Given data ->
-*-
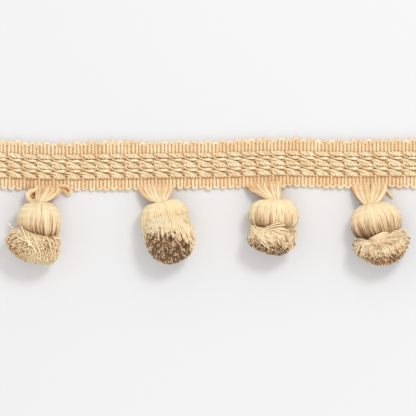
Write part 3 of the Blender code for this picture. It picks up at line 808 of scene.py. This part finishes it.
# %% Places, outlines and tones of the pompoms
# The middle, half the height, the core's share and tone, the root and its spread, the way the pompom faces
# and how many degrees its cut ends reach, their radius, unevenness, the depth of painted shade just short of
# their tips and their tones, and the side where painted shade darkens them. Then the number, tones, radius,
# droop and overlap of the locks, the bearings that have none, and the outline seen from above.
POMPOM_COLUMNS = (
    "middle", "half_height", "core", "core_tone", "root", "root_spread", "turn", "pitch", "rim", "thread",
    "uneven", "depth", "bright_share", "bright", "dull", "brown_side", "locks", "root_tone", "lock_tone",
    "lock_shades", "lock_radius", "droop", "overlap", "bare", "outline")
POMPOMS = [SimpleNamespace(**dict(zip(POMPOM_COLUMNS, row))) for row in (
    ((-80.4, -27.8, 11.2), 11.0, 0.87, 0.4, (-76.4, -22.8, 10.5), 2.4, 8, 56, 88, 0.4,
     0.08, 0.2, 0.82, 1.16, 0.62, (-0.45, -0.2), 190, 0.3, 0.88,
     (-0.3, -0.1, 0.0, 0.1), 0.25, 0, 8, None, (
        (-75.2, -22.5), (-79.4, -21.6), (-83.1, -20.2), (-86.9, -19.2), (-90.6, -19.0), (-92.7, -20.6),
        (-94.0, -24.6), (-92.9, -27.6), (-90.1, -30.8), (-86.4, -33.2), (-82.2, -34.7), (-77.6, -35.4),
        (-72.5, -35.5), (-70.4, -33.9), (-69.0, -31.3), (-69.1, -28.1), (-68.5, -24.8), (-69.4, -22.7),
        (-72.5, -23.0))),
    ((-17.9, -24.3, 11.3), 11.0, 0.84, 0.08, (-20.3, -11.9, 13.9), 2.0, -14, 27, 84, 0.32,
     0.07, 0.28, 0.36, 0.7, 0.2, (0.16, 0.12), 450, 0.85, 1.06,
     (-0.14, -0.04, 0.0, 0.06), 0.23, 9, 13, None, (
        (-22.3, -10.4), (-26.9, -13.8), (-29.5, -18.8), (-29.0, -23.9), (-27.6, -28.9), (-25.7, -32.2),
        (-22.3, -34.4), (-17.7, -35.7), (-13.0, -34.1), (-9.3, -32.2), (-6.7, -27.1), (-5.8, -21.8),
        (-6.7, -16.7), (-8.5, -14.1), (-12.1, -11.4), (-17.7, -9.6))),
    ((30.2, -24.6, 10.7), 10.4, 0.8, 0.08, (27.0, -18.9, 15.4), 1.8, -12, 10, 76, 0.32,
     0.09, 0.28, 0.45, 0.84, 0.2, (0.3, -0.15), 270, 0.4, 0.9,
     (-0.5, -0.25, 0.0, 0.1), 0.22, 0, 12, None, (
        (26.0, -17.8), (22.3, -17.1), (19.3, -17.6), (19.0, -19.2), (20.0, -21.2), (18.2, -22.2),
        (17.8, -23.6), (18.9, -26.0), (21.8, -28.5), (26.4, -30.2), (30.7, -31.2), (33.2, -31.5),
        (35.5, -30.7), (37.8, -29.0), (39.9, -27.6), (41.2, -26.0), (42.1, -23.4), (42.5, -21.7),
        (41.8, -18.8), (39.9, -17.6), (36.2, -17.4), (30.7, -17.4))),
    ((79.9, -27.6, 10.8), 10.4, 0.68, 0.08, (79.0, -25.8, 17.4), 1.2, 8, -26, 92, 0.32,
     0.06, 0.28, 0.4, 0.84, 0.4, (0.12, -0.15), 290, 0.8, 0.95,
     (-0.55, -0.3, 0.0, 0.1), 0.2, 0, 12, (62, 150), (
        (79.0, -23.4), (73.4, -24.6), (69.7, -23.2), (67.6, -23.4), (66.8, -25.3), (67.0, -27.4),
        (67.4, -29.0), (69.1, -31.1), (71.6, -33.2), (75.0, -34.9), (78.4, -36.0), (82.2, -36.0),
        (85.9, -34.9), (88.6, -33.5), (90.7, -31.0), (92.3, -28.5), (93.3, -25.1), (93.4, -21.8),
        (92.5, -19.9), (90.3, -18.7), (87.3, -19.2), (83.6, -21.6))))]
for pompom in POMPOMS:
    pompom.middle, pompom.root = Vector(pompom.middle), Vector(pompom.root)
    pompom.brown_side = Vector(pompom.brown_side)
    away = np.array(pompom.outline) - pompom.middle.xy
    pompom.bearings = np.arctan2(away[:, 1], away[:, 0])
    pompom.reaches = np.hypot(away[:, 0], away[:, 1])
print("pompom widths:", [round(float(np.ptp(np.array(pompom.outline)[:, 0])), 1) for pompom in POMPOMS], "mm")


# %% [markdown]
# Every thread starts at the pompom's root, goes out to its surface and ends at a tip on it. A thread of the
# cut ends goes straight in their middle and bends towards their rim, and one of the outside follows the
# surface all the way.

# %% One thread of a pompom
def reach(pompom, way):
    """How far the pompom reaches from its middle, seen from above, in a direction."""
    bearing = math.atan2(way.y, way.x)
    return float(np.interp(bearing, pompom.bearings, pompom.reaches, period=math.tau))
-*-
Given exercise -> Write the data from above out again, exactly.

Written answer ->
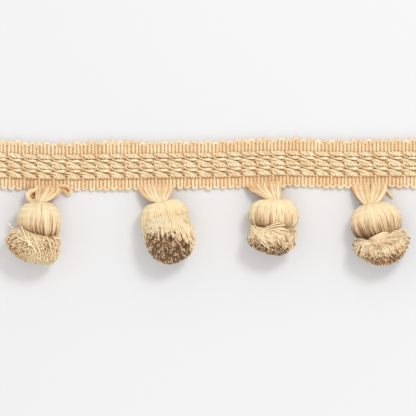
Write part 3 of the Blender code for this picture. It picks up at line 808 of scene.py. This part finishes it.
# %% Places, outlines and tones of the pompoms
# The middle, half the height, the core's share and tone, the root and its spread, the way the pompom faces
# and how many degrees its cut ends reach, their radius, unevenness, the depth of painted shade just short of
# their tips and their tones, and the side where painted shade darkens them. Then the number, tones, radius,
# droop and overlap of the locks, the bearings that have none, and the outline seen from above.
POMPOM_COLUMNS = (
    "middle", "half_height", "core", "core_tone", "root", "root_spread", "turn", "pitch", "rim", "thread",
    "uneven", "depth", "bright_share", "bright", "dull", "brown_side", "locks", "root_tone", "lock_tone",
    "lock_shades", "lock_radius", "droop", "overlap", "bare", "outline")
POMPOMS = [SimpleNamespace(**dict(zip(POMPOM_COLUMNS, row))) for row in (
    ((-80.4, -27.8, 11.2), 11.0, 0.87, 0.4, (-76.4, -22.8, 10.5), 2.4, 8, 56, 88, 0.4,
     0.08, 0.2, 0.82, 1.16, 0.62, (-0.45, -0.2), 190, 0.3, 0.88,
     (-0.3, -0.1, 0.0, 0.1), 0.25, 0, 8, None, (
        (-75.2, -22.5), (-79.4, -21.6), (-83.1, -20.2), (-86.9, -19.2), (-90.6, -19.0), (-92.7, -20.6),
        (-94.0, -24.6), (-92.9, -27.6), (-90.1, -30.8), (-86.4, -33.2), (-82.2, -34.7), (-77.6, -35.4),
        (-72.5, -35.5), (-70.4, -33.9), (-69.0, -31.3), (-69.1, -28.1), (-68.5, -24.8), (-69.4, -22.7),
        (-72.5, -23.0))),
    ((-17.9, -24.3, 11.3), 11.0, 0.84, 0.08, (-20.3, -11.9, 13.9), 2.0, -14, 27, 84, 0.32,
     0.07, 0.28, 0.36, 0.7, 0.2, (0.16, 0.12), 450, 0.85, 1.06,
     (-0.14, -0.04, 0.0, 0.06), 0.23, 9, 13, None, (
        (-22.3, -10.4), (-26.9, -13.8), (-29.5, -18.8), (-29.0, -23.9), (-27.6, -28.9), (-25.7, -32.2),
        (-22.3, -34.4), (-17.7, -35.7), (-13.0, -34.1), (-9.3, -32.2), (-6.7, -27.1), (-5.8, -21.8),
        (-6.7, -16.7), (-8.5, -14.1), (-12.1, -11.4), (-17.7, -9.6))),
    ((30.2, -24.6, 10.7), 10.4, 0.8, 0.08, (27.0, -18.9, 15.4), 1.8, -12, 10, 76, 0.32,
     0.09, 0.28, 0.45, 0.84, 0.2, (0.3, -0.15), 270, 0.4, 0.9,
     (-0.5, -0.25, 0.0, 0.1), 0.22, 0, 12, None, (
        (26.0, -17.8), (22.3, -17.1), (19.3, -17.6), (19.0, -19.2), (20.0, -21.2), (18.2, -22.2),
        (17.8, -23.6), (18.9, -26.0), (21.8, -28.5), (26.4, -30.2), (30.7, -31.2), (33.2, -31.5),
        (35.5, -30.7), (37.8, -29.0), (39.9, -27.6), (41.2, -26.0), (42.1, -23.4), (42.5, -21.7),
        (41.8, -18.8), (39.9, -17.6), (36.2, -17.4), (30.7, -17.4))),
    ((79.9, -27.6, 10.8), 10.4, 0.68, 0.08, (79.0, -25.8, 17.4), 1.2, 8, -26, 92, 0.32,
     0.06, 0.28, 0.4, 0.84, 0.4, (0.12, -0.15), 290, 0.8, 0.95,
     (-0.55, -0.3, 0.0, 0.1), 0.2, 0, 12, (62, 150), (
        (79.0, -23.4), (73.4, -24.6), (69.7, -23.2), (67.6, -23.4), (66.8, -25.3), (67.0, -27.4),
        (67.4, -29.0), (69.1, -31.1), (71.6, -33.2), (75.0, -34.9), (78.4, -36.0), (82.2, -36.0),
        (85.9, -34.9), (88.6, -33.5), (90.7, -31.0), (92.3, -28.5), (93.3, -25.1), (93.4, -21.8),
        (92.5, -19.9), (90.3, -18.7), (87.3, -19.2), (83.6, -21.6))))]
for pompom in POMPOMS:
    pompom.middle, pompom.root = Vector(pompom.middle), Vector(pompom.root)
    pompom.brown_side = Vector(pompom.brown_side)
    away = np.array(pompom.outline) - pompom.middle.xy
    pompom.bearings = np.arctan2(away[:, 1], away[:, 0])
    pompom.reaches = np.hypot(away[:, 0], away[:, 1])
print("pompom widths:", [round(float(np.ptp(np.array(pompom.outline)[:, 0])), 1) for pompom in POMPOMS], "mm")


# %% [markdown]
# Every thread starts at the pompom's root, goes out to its surface and ends at a tip on it. A thread of the
# cut ends goes straight in their middle and bends towards their rim, and one of the outside follows the
# surface all the way.

# %% One thread of a pompom
def reach(pompom, way):
    """How far the pompom reaches from its middle, seen from above, in a direction."""
    bearing = math.atan2(way.y, way.x)
    return float(np.interp(bearing, pompom.bearings, pompom.reaches, period=math.tau))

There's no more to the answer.